The main mass-dependent demographic processes in the Soay sheep life cycle, as a function of current size, z in year t. (a) The probability of survival, (b) female mass in the next summer census (August catch), (c) the probability of reproduction and (d) offspring mass. Source file: Ungulate Calculations.R in Supporting Information.

Figure 3

Simulation of the Soay IBM showing (a) log population size, (b) mean sheep size and (c) mean size at reproduction plotted against time. In (d), we have plotted the density estimates for size at the end of the simulation. The red lines are calculated quantities from the estimated IPM, the blue line in (a) is the fitted regression model. Source file: Ungulate Calculations.R in Supporting Information.

Figure 4

Diagnostic plots for the fitted Soay growth function. (a) Residuals vs. fitted values from the growth model. (b) Residual normal Q-Q plot. (c) Scale-location plot. (d) Expected size at t+1 under linear model (continuous line) and spline model (dashed line). See text for details. Source file: Ungulate Calculations.R in Supporting Information.

Figure 5

Diagnostic plots for the fitted Soay survival function. (a) Survival as a function of size.
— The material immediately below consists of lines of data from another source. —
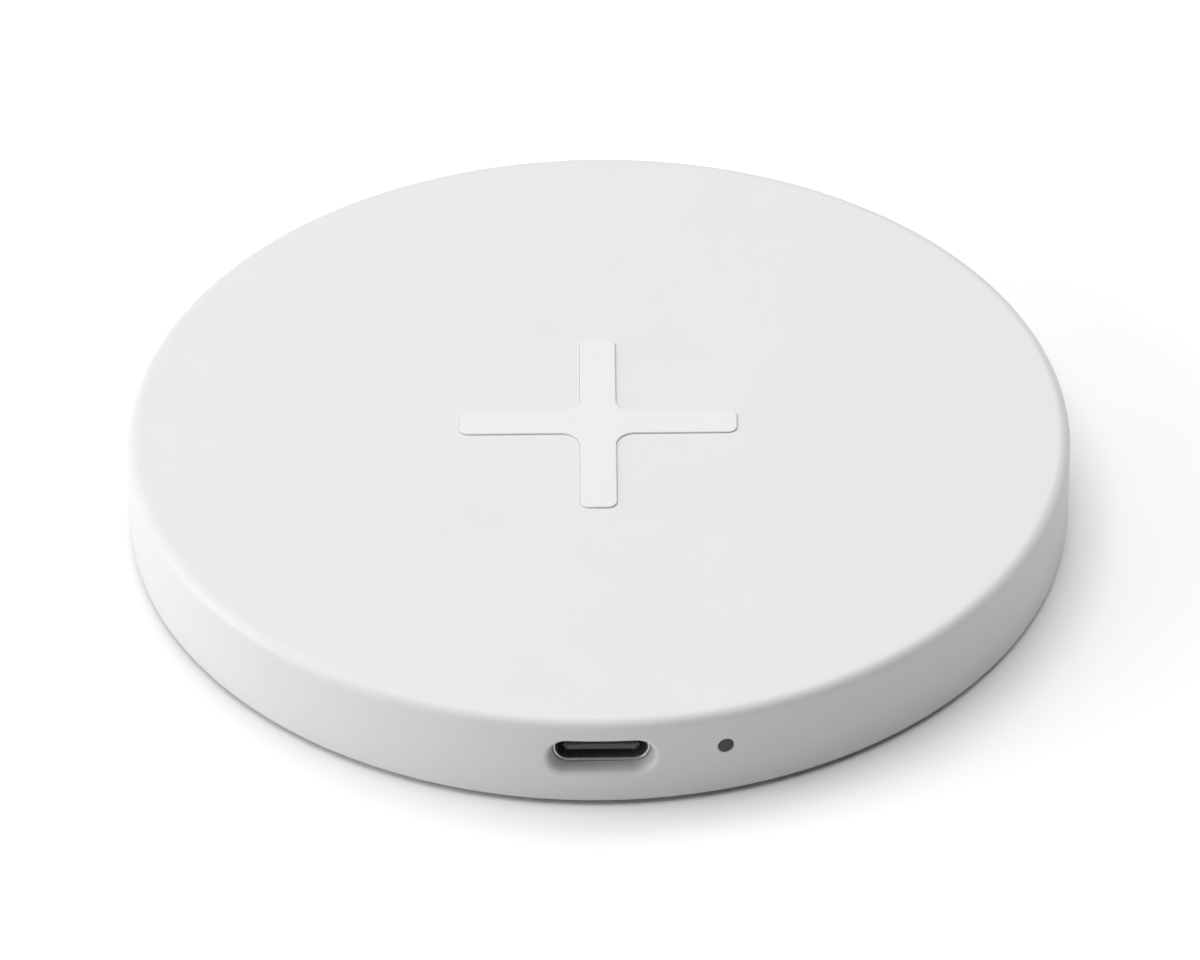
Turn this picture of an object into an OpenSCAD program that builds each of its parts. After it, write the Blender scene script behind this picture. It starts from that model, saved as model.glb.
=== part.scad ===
// Round wireless charging pad: a flat white disc with a cross-shaped grip inlay in its top face, a USB-C
// socket in a scooped pocket at the front of the side wall, and a status light to the right of the socket.
// Inside, a litz coil on a ferrite plate hangs under the top face, above a small circuit board.
// The origin is on the surface that the pad rests on, at the centre of the disc. +Z is up, and the socket
// faces -Y. Millimetres and degrees.

/* [Body] */
// Outer diameter of the pad
body_d = 90; // [89:0.5:94]
// Height of the shell, from its lower edge to its top face
shell_h = 9.05; // [9:0.05:9.8]
// Height of the shell's lower edge above the surface, given by the foot ring
foot_drop = 0.6; // [0.4:0.05:0.8]
// Thickness of the shell's top plate
top_t = 1.35; // [1.2:0.05:1.4]
// Thickness of the shell's side wall
wall_t = 1.6; // [1.5:0.05:1.7]
// Radius of the rounded top edge
top_edge_r = 1.15; // [0.8:0.05:1.3]

/* [Cross grip] */
// Length of the cross from end to end
grip_len = 26.5; // [22:0.1:32]
// Width of the cross's arms
grip_w = 3.45; // [3:0.05:4]
// Radius of the four inner corners
grip_inner_r = 1.8; // [1.2:0.1:2.4]
// Radius of the corners at the ends of the arms
grip_end_r = 0.9; // [0.5:0.1:1.2]
// Height of the cross above the top face
grip_proud = 0.15; // [0.05:0.05:0.3]
// Gap between the cross and its recess
grip_gap = 0.04; // [0.04:0.01:0.2]

/* [Socket] */
// Height of the socket's centre above the shell's lower edge
port_h = 5.0; // [4.95:0.05:5.15]
// Width of the pocket at its mouth
pocket_w = 10.25; // [10:0.05:11]
// Height of the pocket at its mouth
pocket_h = 4.0; // [3.8:0.05:4.3]
// Depth from the front of the pad to the socket's face
pocket_depth = 1.65; // [1.4:0.05:1.7]

/* [Status light] */
// Angle of the light from the front, towards +X
light_angle = 14.5; // [14:0.5:16]
// Height of the light above the shell's lower edge
light_h = 5.25; // [5.2:0.05:5.4]
// Diameter of the light window
light_d = 1.4; // [1:0.1:1.5]

/* [Coil] */
// Number of turns of the transmit coil
coil_turns = 10; // [8:1:10]
// Diameter of the litz wire
litz_d = 1.0; // [0.9:0.05:1]
// Distance from one turn to the next
coil_pitch = 1.07; // [1.06:0.01:1.09]
// Radius of the innermost turn, to the middle of the wire
coil_first_r = 10.75; // [10.6:0.05:11]
// Thickness of the ferrite plate
ferrite_t = 1.2; // [1:0.05:1.2]

/* [Hidden] */
$fn = 96;
cut = 0.5;                                // how far a cutter runs past the face that it opens
root = 0.2;                               // how deep a post or rib starts inside the wall it grows from
gap = 0.15;                               // gap round the cover and the foot ring
fine_gap = 0.05;                          // gap round the socket and the light pipe

body_r = body_d / 2;
inner_r = body_r - wall_t;
shell_top = foot_drop + shell_h;
ceiling = shell_top - top_t;
lower_edge_r = 0.25;
grip_depth = 0.75;

cover_t = 1.35;
cover_bottom = foot_drop + 0.25;
cover_top = cover_bottom + cover_t;
rebate_r = body_r - 0.95;
cover_r = rebate_r - gap;
cover_chamfer = 0.2;
rib_t = 0.8;
rib_h = 0.6;
rib_r = inner_r - 0.2;

tape_t = 0.1;
foot_r = 32.75;                           // middle of the foot ring
foot_w = 6;
foot_groove = 0.65;
foot_h = cover_bottom + foot_groove - tape_t;
foot_edge_r = 0.35;

cover_screw_angles = [45, 135, 225, 315];
cover_post_d = 5.4;
cover_boss_d = 6.6;
post_joint = 4.4;                         // height at which the cover's bosses meet the shell's posts
clamp_t = 1.2;
counterbore_d = 4.3;
screw_d = 2.0;
screw_l = 4.0;
screw_head_d = 3.9;
screw_head_h = 1.3;

port_z = foot_drop + port_h;
socket_w = 8.94;
socket_h = 3.16;
socket_l = 7.35;
socket_t = 0.3;
socket_face = body_r - pocket_depth;      // distance of the socket's face from the pad's axis
socket_back = socket_face - socket_l;
tongue_w = 6.69;
tongue_t = 0.7;
tongue_tip = socket_face - 0.1;
mid_plate_w = 6.89;
mid_plate_t = 0.16;
contact_pitch = 0.5;
contact_w = 0.26;
contact_t = 0.04;
contact_l = 3.1;
contacts_a_row = 12;
leg_w = 1.1;
leg_x = [4.12, 4.42];                     // inner and outer face of the socket's legs
leg_at = [socket_face - 2.9, socket_face - 6.0];
surround_w = 13.6;

board_t = 1.0;
board_top = port_z - socket_h / 2;
board_bottom = board_top - board_t;
board_r = 27;
board_front = 41.7;
board_front_r = inner_r - 0.8;
board_half_w = 18.5;
board_tab_r = 3.5;
board_screw_at = [[-15.5, -35.5], [15.5, -35.5], [0, 29.4]];
board_post_d = 4.6;
board_screw_d = 1.6;
board_screw_l = 3.6;
wafer_head_d = 3.2;
wafer_head_h = 0.6;
leg_bottom = board_bottom - 0.6;

light_z = foot_drop + light_h;
light_leg_r = 40.2;                       // distance from the axis at which the pipe turns down to the LED
light_leg_d = 1.6;
flange_d = 2.2;
sleeve_d = 3.0;
sleeve_back = inner_r - 1.9;
led_size = [1.0, 0.8, 0.7];

coil_z = ceiling - tape_t - litz_d / 2;
coil_last_r = coil_first_r + coil_turns * coil_pitch;
tape_r = coil_last_r + litz_d / 2 + 0.3;
tape_hole_r = coil_first_r - litz_d / 2 - 0.6;
ferrite_r = 25;
ferrite_top = coil_z - litz_d / 2 - tape_t;
ferrite_bottom = ferrite_top - ferrite_t;
fence_r = ferrite_r + 0.4;
fence_t = 0.8;
fence_opening = 14;

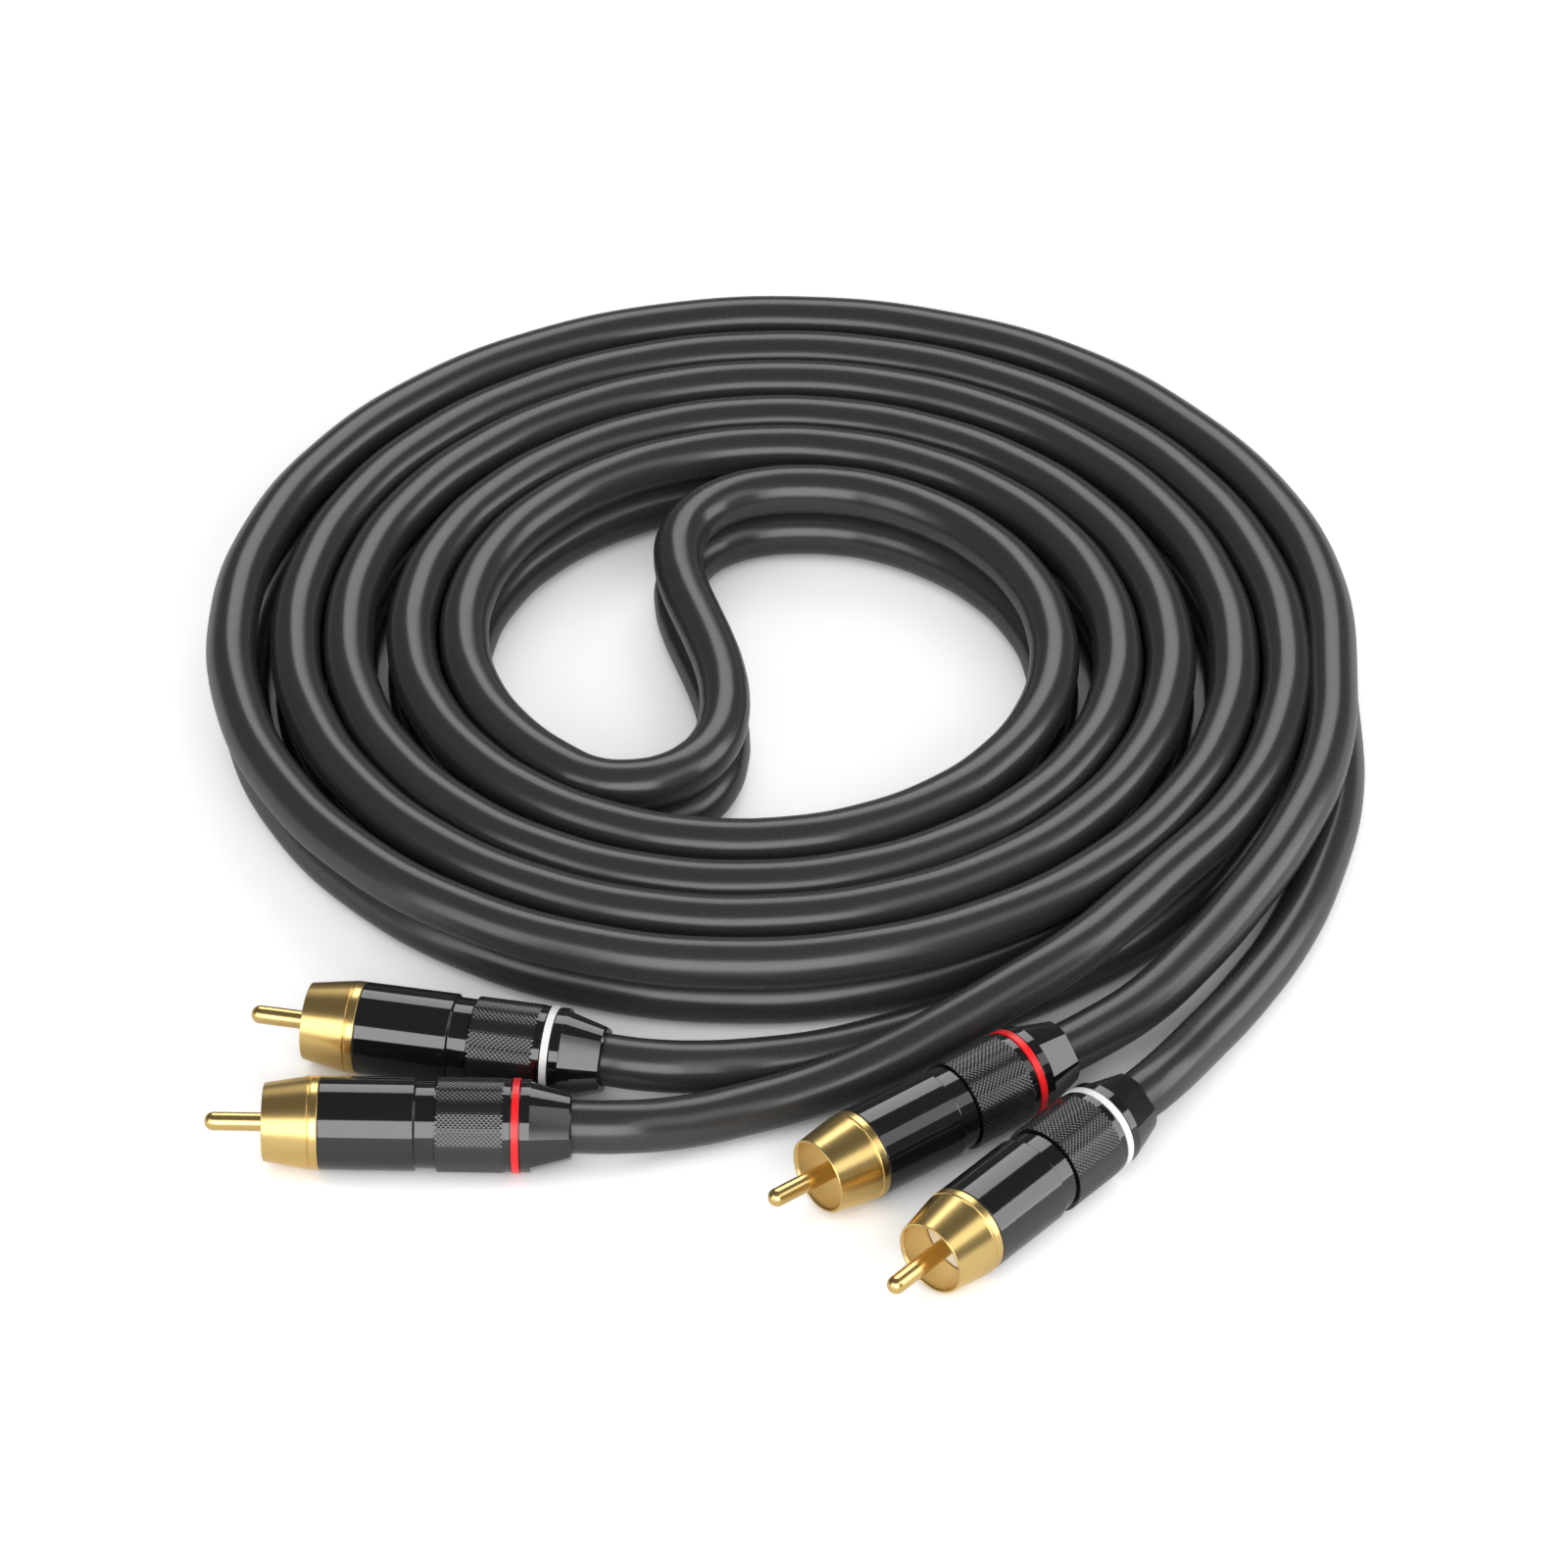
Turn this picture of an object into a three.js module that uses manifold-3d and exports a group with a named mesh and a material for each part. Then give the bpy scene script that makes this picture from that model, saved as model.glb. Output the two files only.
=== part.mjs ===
// Stereo audio cable: two round cords laid one above the other, wound as a flat double spiral with an
// S-shaped turn in the middle, and a phono plug on each of the four ends. Millimetres, +Z up.
// The origin lies on the table, in the middle of the four plugs.
import * as THREE from "three";
import { mergeVertices } from "three/addons/utils/BufferGeometryUtils.js";
import Module from "manifold-3d";

const wasm = await Module();
wasm.setup();

// Cords
const cordDiameter = 8.0;
const cordGap = 0.3; // between the lower and the upper jacket
const lift = 0.1; // of a loose cord above the table
const cordSides = 10;
const middleStep = 10; // between two sections of the S-shaped turn
const tailStep = 16; // between two sections of a tail
const straightExit = 6; // of each cord where it leaves its plug

// Coil, as the ring that its turns fill
const coilInnerRadius = 42;
const coilOuterRadius = 84.5;
const coilTurns = 5;
const coilOffset = [2.5, 4.0]; // of the ring's centre from the spiral's centre
const coilSides = 36;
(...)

The solid curve is the prediction of the fitted GLM (logistic regression); the red circles are the predictions of the fitted nonlinear GAM (nonparametric logistic regression); the open circles are observed survival fraction as a function of mean size for a series of size classes defined by percentiles of the size distribution. (b) The result of plotting the fitted GAM using plot(gam.surv), which shows the fitted spline regression (solid curve) on the scale of the regression model's ‘linear predictor’. If this curve is a straight line (with 1 degree of freedom specifying the slope), the GAM is equivalent to the GLM. In this case, the fitted GAM has 1·0 ‘effective degrees of freedom’, and the linear model is well within the confidence bands on the GAM estimate. Source file: Ungulate Calculations.R in Supporting Information.

Figure 6

Example of fitting a nonlinear mean growth function with gam. The solid curve (black) is the true mean function 40z/(15+z), and the circles are one typical simulated data set (Gaussian with standard deviation σ = 5, 150 data points). The dashed curve (red) is the estimate of the mean function from the one simulated data set plotted here. The shaded region (blue) shows the pointwise 5th to 95th percentiles of the fitted mean function over 1000 replicate simulated data sets. Source file: gamExample.R in Supporting Information.

Figure 7

Simultaneously fitting the mean, variance and shape parameter of a t distribution. (a) The solid black curve is the true mean function 40z/(15+z), and the circles are a typical data set. The dashed curves (red) are the pointwise 5th and 95th percentile estimates of the mean function across 250 simulated ‘data’ sets, using nonparametric splines (function pb in gamlss) for the mean and standard deviation functions. The nearly identical dotted curves (blue) are the same, but result from using the correct parametric form of the standard deviation. (b) The solid black curve is the true standard deviation; the dashed and dotted curves are pointwise 5th and 95th percentiles, as in panel (a). (c) Estimates of the shape parameter d.f. in the t distribution, with values >20 not shown. Source file: gamlssExample.R in Supporting Information.